Return the line containing "name] = at_top(shape)", the line containing "for node in", and every line between them, exactly as they stand. Output nothing else.

+ + +

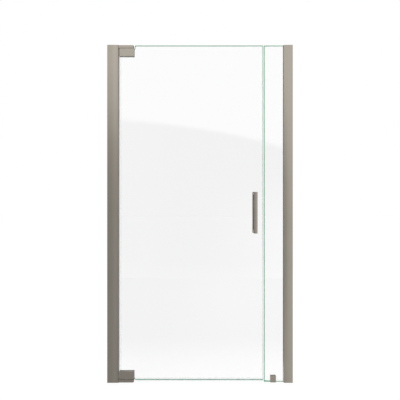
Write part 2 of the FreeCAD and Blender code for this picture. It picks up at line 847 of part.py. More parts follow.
def foot_set_screws():
    """Set screws in the rear cheek, which press the gasket on the glass."""
    length = foot_cheek - part_clearance
    screw = grub_screw(foot_screw_radius, length)
    rear = half_glass + gasket_thickness + length
    return group([placed(screw, point(x, rear, foot_screw_height), INWARD) for x in foot_screw_xs])


# ---- Every piece by name -------------------------------------------------------------------------
pieces = {
    "wall_channel_left": wall_channel(-1),
    "wall_channel_right": wall_channel(1),
    "left_lock_screws": lock_screws(-1),
    "right_lock_screws": lock_screws(1),
    "left_lock_nuts": lock_nuts(-1),
    "right_lock_nuts": lock_nuts(1),
    "pivot_jamb": pivot_jamb(),
    "pivot_jamb_cap": pivot_jamb_cap(),
    "panel_jamb": panel_jamb(),
    "panel_jamb_cap": panel_jamb_cap(),
    "door_glass": door_glass(),
    "door_hinge_seal": door_hinge_seal(),
    "door_strike_seal": door_strike_seal(),
    "door_sweep": door_sweep(),
    "outer_pull": outer_pull(),
    "inner_pull": inner_pull(),
    "pull_studs": pull_studs(),
    "pull_sleeves": pull_sleeves(),
    "outer_pull_washers": outside(pull_washers()),
    "inner_pull_washers": pull_washers(),
    "pull_set_screws": pull_set_screws(),
    "panel_glass": panel_glass(),
    "panel_front_gasket": outside(panel_gasket()),
    "panel_rear_gasket": panel_gasket(),
    "panel_edge_blocks": panel_edge_blocks(),
    "panel_stop_seal": panel_stop_seal(),
    "panel_base_seals": panel_base_seals(),
    "foot_bracket": foot_bracket(),
    "foot_gasket": foot_gasket(),
    "foot_set_screws": foot_set_screws(),
}

pivot_pieces = {
    "pivot_arm": pivot_arm(),
    "arm_screws": arm_screws(),
    "pivot_pin": pivot_pin(),
    "thrust_washer": thrust_washer(),
    "pivot_bush": pivot_bush(),
    "clamp_core": clamp_core(),
    "front_clamp_plate": front_clamp_plate(),
    "rear_clamp_plate": rear_clamp_plate(),
    "clamp_gaskets": clamp_gaskets(),
    "clamp_screws": clamp_screws(),
}

for name, shape in pivot_pieces.items():
    pieces["bottom_" + name] = shape
    pieces["top_" + name] = at_top(shape)

for name, shape in pieces.items():
    shape.exportStep(f"parts/{name}.step")
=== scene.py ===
import functools
import math

import bmesh
import bpy
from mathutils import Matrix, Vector


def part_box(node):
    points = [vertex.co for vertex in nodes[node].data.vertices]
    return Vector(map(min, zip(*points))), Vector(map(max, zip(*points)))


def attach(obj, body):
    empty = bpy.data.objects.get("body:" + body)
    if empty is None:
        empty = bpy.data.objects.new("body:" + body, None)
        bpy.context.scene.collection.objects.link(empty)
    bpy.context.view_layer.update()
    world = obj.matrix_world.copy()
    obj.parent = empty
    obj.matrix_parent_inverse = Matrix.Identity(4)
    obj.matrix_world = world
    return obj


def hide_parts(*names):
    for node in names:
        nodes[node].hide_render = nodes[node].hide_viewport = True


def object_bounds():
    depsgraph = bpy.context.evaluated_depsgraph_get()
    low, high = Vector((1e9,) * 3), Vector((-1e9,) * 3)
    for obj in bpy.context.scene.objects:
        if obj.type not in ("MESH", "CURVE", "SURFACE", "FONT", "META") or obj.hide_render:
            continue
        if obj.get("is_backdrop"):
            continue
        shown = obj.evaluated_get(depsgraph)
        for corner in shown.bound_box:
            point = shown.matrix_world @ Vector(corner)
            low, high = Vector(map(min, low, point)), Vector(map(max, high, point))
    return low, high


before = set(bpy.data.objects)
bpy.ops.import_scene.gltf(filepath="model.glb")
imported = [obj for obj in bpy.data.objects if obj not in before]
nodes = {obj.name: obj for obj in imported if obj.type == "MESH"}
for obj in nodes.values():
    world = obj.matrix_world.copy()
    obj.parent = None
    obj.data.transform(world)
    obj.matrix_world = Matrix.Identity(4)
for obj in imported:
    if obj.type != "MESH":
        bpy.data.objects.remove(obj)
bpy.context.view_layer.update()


# ---- The camera -----------------------------------------------------------------------------------
# A level camera with a 50 mm lens stands straight in front of the door, a little above half its height.
# Its height and distance come from the widths of the strips that the side faces of the jambs show.
camera_distance = 3.0246
camera_height = 0.9893
camera_data = bpy.data.cameras.new("camera")
camera_data.lens = 50.0
camera_data.sensor_width = 36.0
camera = bpy.data.objects.new("camera", camera_data)
bpy.context.scene.collection.objects.link(camera)
camera.location = (0.0, -camera_distance, camera_height)
camera.rotation_euler = (math.radians(90), 0.0, 0.0)
bpy.context.scene.camera = camera
bpy.context.scene.view_settings.view_transform = "Standard"


# ---- The studio -----------------------------------------------------------------------------------
# A white room with a white floor, lit evenly from all sides. What gloss reflects is set apart from what
# lights the door: a card behind the camera, grey below and bright above, a grey card behind the door, and
# darker sides.
mm = 0.001
white = (1.0, 1.0, 1.0, 1.0)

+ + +

**SOLUTION TO THIS EXERCISE**
    pieces["top_" + name] = at_top(shape)

for name, shape in pieces.items():
    shape.exportStep(f"parts/{name}.step")
=== scene.py ===
import functools
import math

import bmesh
import bpy
from mathutils import Matrix, Vector


def part_box(node):
    points = [vertex.co for vertex in nodes[node].data.vertices]
    return Vector(map(min, zip(*points))), Vector(map(max, zip(*points)))


def attach(obj, body):
    empty = bpy.data.objects.get("body:" + body)
    if empty is None:
        empty = bpy.data.objects.new("body:" + body, None)
        bpy.context.scene.collection.objects.link(empty)
    bpy.context.view_layer.update()
    world = obj.matrix_world.copy()
    obj.parent = empty
    obj.matrix_parent_inverse = Matrix.Identity(4)
    obj.matrix_world = world
    return obj


def hide_parts(*names):
    for node in names:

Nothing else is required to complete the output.